**Dataset section**.

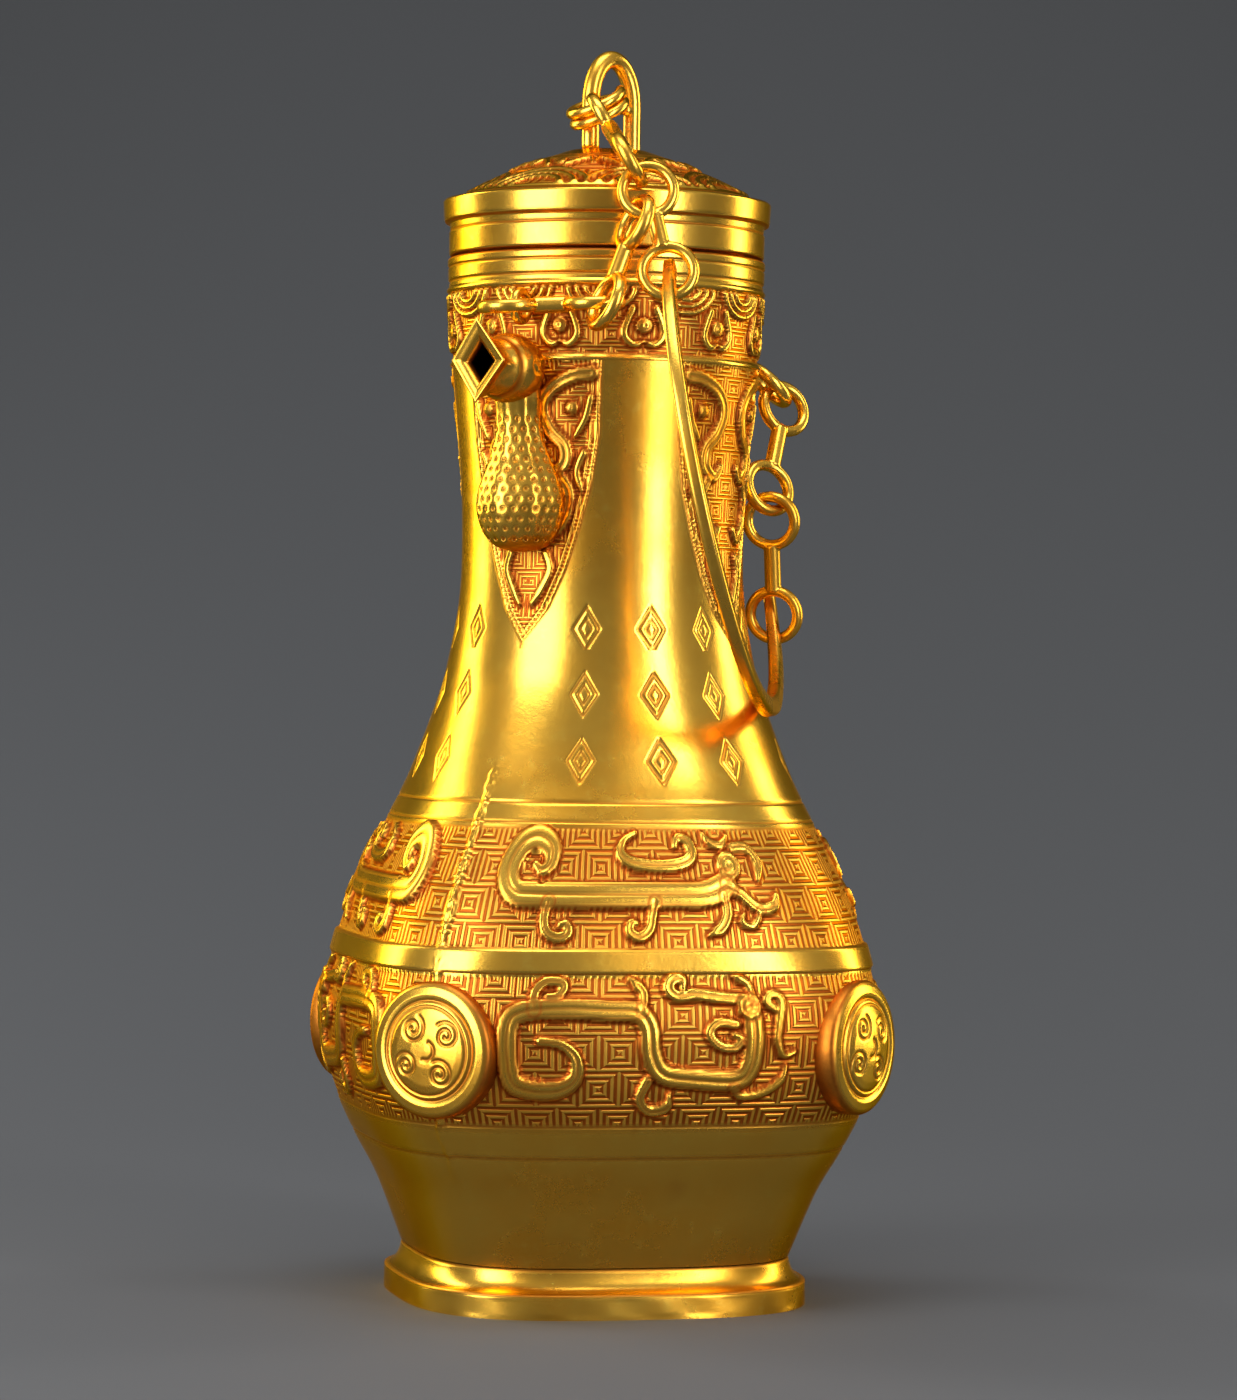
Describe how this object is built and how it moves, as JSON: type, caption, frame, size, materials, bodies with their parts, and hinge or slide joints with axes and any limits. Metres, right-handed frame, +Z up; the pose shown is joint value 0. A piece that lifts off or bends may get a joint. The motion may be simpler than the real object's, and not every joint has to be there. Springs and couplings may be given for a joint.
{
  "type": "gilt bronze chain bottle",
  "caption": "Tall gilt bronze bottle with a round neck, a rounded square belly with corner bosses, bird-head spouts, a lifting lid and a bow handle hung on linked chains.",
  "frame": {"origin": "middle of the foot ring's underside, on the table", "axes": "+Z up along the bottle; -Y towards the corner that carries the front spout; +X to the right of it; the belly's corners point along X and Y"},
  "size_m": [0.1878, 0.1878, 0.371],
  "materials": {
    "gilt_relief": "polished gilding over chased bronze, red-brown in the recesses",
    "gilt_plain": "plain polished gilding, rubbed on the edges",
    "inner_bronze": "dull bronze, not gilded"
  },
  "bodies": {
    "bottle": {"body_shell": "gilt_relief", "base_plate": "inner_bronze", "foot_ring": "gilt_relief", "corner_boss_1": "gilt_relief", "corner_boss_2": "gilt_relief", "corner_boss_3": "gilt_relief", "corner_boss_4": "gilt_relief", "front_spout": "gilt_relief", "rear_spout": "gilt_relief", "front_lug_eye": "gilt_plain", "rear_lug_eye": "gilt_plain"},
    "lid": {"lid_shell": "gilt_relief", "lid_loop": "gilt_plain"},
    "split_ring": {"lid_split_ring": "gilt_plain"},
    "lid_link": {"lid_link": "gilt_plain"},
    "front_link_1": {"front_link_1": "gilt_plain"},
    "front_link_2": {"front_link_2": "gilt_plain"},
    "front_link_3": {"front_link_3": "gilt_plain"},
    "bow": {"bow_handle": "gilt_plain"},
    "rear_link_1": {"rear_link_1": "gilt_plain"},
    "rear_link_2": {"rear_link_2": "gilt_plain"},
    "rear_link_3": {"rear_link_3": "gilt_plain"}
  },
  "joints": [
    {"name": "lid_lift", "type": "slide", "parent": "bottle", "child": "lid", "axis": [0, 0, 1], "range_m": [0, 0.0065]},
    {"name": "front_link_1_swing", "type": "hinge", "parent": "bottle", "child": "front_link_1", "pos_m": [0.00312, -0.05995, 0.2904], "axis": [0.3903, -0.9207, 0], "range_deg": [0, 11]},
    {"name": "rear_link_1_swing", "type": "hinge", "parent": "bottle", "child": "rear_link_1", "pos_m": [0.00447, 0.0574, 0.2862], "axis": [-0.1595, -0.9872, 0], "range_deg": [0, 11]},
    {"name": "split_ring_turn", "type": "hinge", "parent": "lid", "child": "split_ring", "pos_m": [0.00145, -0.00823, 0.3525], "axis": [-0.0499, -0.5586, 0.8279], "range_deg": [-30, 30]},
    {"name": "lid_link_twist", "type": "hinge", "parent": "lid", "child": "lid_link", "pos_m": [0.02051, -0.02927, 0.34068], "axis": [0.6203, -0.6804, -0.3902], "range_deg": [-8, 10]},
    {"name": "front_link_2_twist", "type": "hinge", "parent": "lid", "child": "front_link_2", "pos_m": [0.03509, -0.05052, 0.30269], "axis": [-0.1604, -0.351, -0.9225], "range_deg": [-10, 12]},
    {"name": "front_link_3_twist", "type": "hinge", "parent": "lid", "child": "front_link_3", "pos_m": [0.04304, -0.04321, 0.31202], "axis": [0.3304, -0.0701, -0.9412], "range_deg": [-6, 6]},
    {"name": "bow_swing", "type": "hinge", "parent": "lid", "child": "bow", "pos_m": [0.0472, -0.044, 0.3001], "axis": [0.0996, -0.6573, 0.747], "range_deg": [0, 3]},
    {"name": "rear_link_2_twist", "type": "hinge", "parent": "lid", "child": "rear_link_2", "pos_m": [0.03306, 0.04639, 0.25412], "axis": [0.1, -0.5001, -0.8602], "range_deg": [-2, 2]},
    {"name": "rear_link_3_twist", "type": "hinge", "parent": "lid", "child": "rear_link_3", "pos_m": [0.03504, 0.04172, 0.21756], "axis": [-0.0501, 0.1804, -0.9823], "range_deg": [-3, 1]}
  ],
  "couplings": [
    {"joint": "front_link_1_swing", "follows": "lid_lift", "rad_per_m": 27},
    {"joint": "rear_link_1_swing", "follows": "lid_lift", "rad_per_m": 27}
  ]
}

**Given problem**.
Copy out every line of the data above, exactly as given.

**Exercise result**.
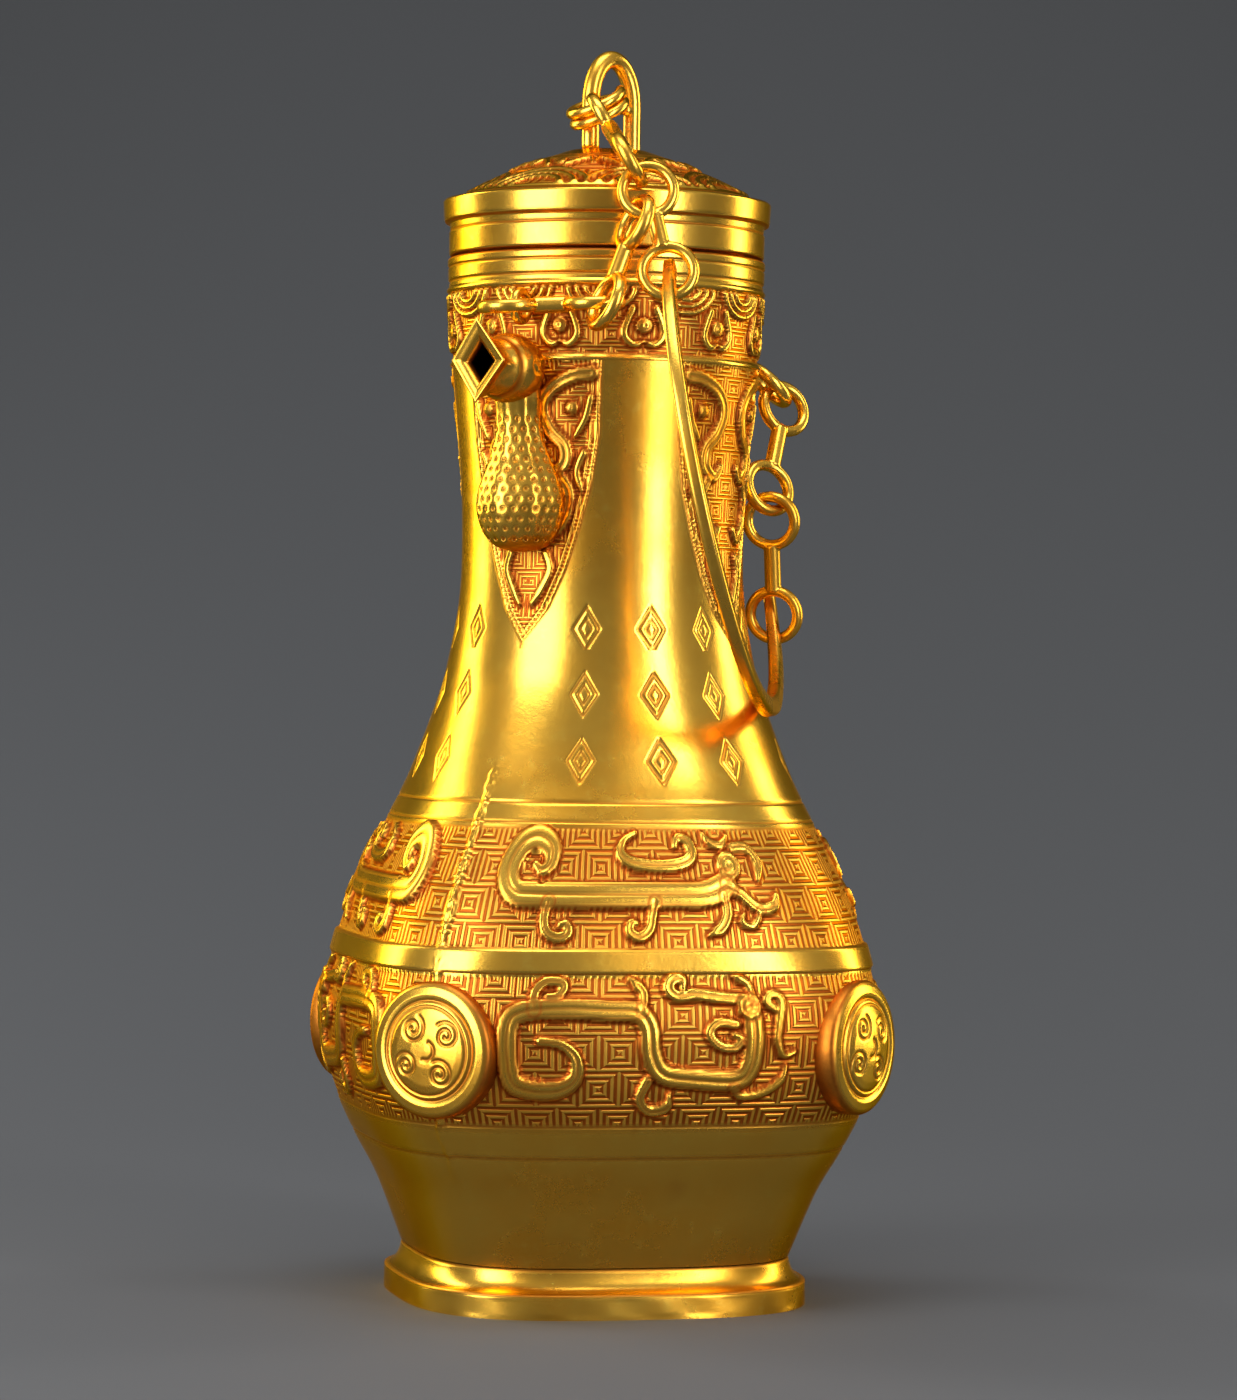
Describe how this object is built and how it moves, as JSON: type, caption, frame, size, materials, bodies with their parts, and hinge or slide joints with axes and any limits. Metres, right-handed frame, +Z up; the pose shown is joint value 0. A piece that lifts off or bends may get a joint. The motion may be simpler than the real object's, and not every joint has to be there. Springs and couplings may be given for a joint.
{
  "type": "gilt bronze chain bottle",
  "caption": "Tall gilt bronze bottle with a round neck, a rounded square belly with corner bosses, bird-head spouts, a lifting lid and a bow handle hung on linked chains.",
  "frame": {"origin": "middle of the foot ring's underside, on the table", "axes": "+Z up along the bottle; -Y towards the corner that carries the front spout; +X to the right of it; the belly's corners point along X and Y"},
  "size_m": [0.1878, 0.1878, 0.371],
  "materials": {
    "gilt_relief": "polished gilding over chased bronze, red-brown in the recesses",
    "gilt_plain": "plain polished gilding, rubbed on the edges",
    "inner_bronze": "dull bronze, not gilded"
  },
  "bodies": {
    "bottle": {"body_shell": "gilt_relief", "base_plate": "inner_bronze", "foot_ring": "gilt_relief", "corner_boss_1": "gilt_relief", "corner_boss_2": "gilt_relief", "corner_boss_3": "gilt_relief", "corner_boss_4": "gilt_relief", "front_spout": "gilt_relief", "rear_spout": "gilt_relief", "front_lug_eye": "gilt_plain", "rear_lug_eye": "gilt_plain"},
    "lid": {"lid_shell": "gilt_relief", "lid_loop": "gilt_plain"},
    "split_ring": {"lid_split_ring": "gilt_plain"},
    "lid_link": {"lid_link": "gilt_plain"},
    "front_link_1": {"front_link_1": "gilt_plain"},
    "front_link_2": {"front_link_2": "gilt_plain"},
    "front_link_3": {"front_link_3": "gilt_plain"},
    "bow": {"bow_handle": "gilt_plain"},
    "rear_link_1": {"rear_link_1": "gilt_plain"},
    "rear_link_2": {"rear_link_2": "gilt_plain"},
    "rear_link_3": {"rear_link_3": "gilt_plain"}
  },
  "joints": [
    {"name": "lid_lift", "type": "slide", "parent": "bottle", "child": "lid", "axis": [0, 0, 1], "range_m": [0, 0.0065]},
    {"name": "front_link_1_swing", "type": "hinge", "parent": "bottle", "child": "front_link_1", "pos_m": [0.00312, -0.05995, 0.2904], "axis": [0.3903, -0.9207, 0], "range_deg": [0, 11]},
    {"name": "rear_link_1_swing", "type": "hinge", "parent": "bottle", "child": "rear_link_1", "pos_m": [0.00447, 0.0574, 0.2862], "axis": [-0.1595, -0.9872, 0], "range_deg": [0, 11]},
    {"name": "split_ring_turn", "type": "hinge", "parent": "lid", "child": "split_ring", "pos_m": [0.00145, -0.00823, 0.3525], "axis": [-0.0499, -0.5586, 0.8279], "range_deg": [-30, 30]},
    {"name": "lid_link_twist", "type": "hinge", "parent": "lid", "child": "lid_link", "pos_m": [0.02051, -0.02927, 0.34068], "axis": [0.6203, -0.6804, -0.3902], "range_deg": [-8, 10]},
    {"name": "front_link_2_twist", "type": "hinge", "parent": "lid", "child": "front_link_2", "pos_m": [0.03509, -0.05052, 0.30269], "axis": [-0.1604, -0.351, -0.9225], "range_deg": [-10, 12]},
    {"name": "front_link_3_twist", "type": "hinge", "parent": "lid", "child": "front_link_3", "pos_m": [0.04304, -0.04321, 0.31202], "axis": [0.3304, -0.0701, -0.9412], "range_deg": [-6, 6]},
    {"name": "bow_swing", "type": "hinge", "parent": "lid", "child": "bow", "pos_m": [0.0472, -0.044, 0.3001], "axis": [0.0996, -0.6573, 0.747], "range_deg": [0, 3]},
    {"name": "rear_link_2_twist", "type": "hinge", "parent": "lid", "child": "rear_link_2", "pos_m": [0.03306, 0.04639, 0.25412], "axis": [0.1, -0.5001, -0.8602], "range_deg": [-2, 2]},
    {"name": "rear_link_3_twist", "type": "hinge", "parent": "lid", "child": "rear_link_3", "pos_m": [0.03504, 0.04172, 0.21756], "axis": [-0.0501, 0.1804, -0.9823], "range_deg": [-3, 1]}
  ],
  "couplings": [
    {"joint": "front_link_1_swing", "follows": "lid_lift", "rad_per_m": 27},
    {"joint": "rear_link_1_swing", "follows": "lid_lift", "rad_per_m": 27}
  ]
}